ギャラリーの『星をかった日』の展示で、「触っちゃダメよ」とお母さんに注意された子が「そーっと触ってねって書いてあるよ!」と返し、お母さんは「あら、読めちゃったの?」と驚いていた。


05月25日(木)
ジブリ作品の多くで美術監督や背景を手がけている男鹿和雄さんが、夏のイベントの打ち合わせのために来館。感慨深そうに美術館を眺め、「(開館から)5年経って、植栽が井の頭公園になじんできてとても良いね」と一言。

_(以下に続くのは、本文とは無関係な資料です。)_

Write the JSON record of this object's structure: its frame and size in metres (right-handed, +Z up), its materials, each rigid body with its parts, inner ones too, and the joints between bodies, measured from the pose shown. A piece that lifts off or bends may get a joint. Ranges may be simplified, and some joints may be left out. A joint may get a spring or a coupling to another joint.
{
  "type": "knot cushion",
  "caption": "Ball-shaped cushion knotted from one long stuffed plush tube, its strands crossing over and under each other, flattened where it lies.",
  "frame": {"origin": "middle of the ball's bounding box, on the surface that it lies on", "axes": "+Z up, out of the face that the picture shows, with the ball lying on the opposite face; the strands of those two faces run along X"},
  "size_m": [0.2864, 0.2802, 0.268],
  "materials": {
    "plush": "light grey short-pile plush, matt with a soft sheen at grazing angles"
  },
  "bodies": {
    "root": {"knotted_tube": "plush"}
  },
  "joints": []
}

特に屋上のバイカウツギ(梅花空木)が素晴らしかったそうだ。


05月26日(金)
8月2日(水)から上映開始予定の短編アニメーション、『水グモもんもん』を楽しみにしていた女性が、「私、この『ミジンコもんもん』が見たかったのよー」と言っていた。

屋上のスタッフは、ロボット兵を見ていた女性から「ねぇ、このロボット、昔はこんなに頑丈じゃなかったわよねぇ」と質問された。


05月27日(土)
美術館の向かいにある「諏訪クワガタ昆虫館」に、厚樹くんがよく出没するらしい。


05月29日(月)
お母さんと子ども6人のグループから、フィルムきっぷについての質問を矢継ぎ早にされたスタッフが、次々に答えていると、冗談好きそうなお母さんは「何でもわかるんですね!じゃぁ、この子の名前は?」と子どもを指して笑っていた。


05月30日(火)
休館日を利用して、年に一度のスタッフ向け健康診断が行われた。

「土星座」にある映写機のテストとして、『風の谷のナウシカ』を上映した。1984年の放映当時、映画に出てくる全ての台詞を暗記していた程影響を受けていたという滝口さんは、「やっぱりいつ見てもナウシカはいいなぁ」と熱く語っていた。


05月31日(水)
美術館の外には、朝・昼に一度ずつエサをもらいにやってくるハトが一羽いる。外エリアの金子くんは、そのハトのために、サンクンテラスにある烏野豌豆(からすのえんどう)のさやを割って、エサとしてストックしている程の可愛がりぶりだ。
その手乗りハトに楽しそうにエサをあげている金子くんの姿をみて、周りのスタッフは「年貢を納める農民のように見える」とひそかに思っているらしい。